(STORED DATA)
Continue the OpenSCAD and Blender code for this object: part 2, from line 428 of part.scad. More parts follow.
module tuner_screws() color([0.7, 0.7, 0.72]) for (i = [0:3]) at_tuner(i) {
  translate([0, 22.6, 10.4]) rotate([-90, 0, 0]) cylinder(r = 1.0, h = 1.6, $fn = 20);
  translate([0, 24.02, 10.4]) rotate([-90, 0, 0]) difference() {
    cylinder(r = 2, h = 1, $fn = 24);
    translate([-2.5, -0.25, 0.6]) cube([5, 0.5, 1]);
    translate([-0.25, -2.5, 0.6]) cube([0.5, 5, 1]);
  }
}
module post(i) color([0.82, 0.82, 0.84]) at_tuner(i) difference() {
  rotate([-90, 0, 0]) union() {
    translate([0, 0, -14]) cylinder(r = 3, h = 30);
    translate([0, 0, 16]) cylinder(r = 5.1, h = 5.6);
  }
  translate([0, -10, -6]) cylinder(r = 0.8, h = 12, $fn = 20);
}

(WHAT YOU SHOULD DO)
Write each line above out exactly.

(FULL SOLUTION)
Continue the OpenSCAD and Blender code for this object: part 2, from line 428 of part.scad. More parts follow.
module tuner_screws() color([0.7, 0.7, 0.72]) for (i = [0:3]) at_tuner(i) {
  translate([0, 22.6, 10.4]) rotate([-90, 0, 0]) cylinder(r = 1.0, h = 1.6, $fn = 20);
  translate([0, 24.02, 10.4]) rotate([-90, 0, 0]) difference() {
    cylinder(r = 2, h = 1, $fn = 24);
    translate([-2.5, -0.25, 0.6]) cube([5, 0.5, 1]);
    translate([-0.25, -2.5, 0.6]) cube([0.5, 5, 1]);
  }
}
module post(i) color([0.82, 0.82, 0.84]) at_tuner(i) difference() {
  rotate([-90, 0, 0]) union() {
    translate([0, 0, -14]) cylinder(r = 3, h = 30);
    translate([0, 0, 16]) cylinder(r = 5.1, h = 5.6);
  }
  translate([0, -10, -6]) cylinder(r = 0.8, h = 12, $fn = 20);
}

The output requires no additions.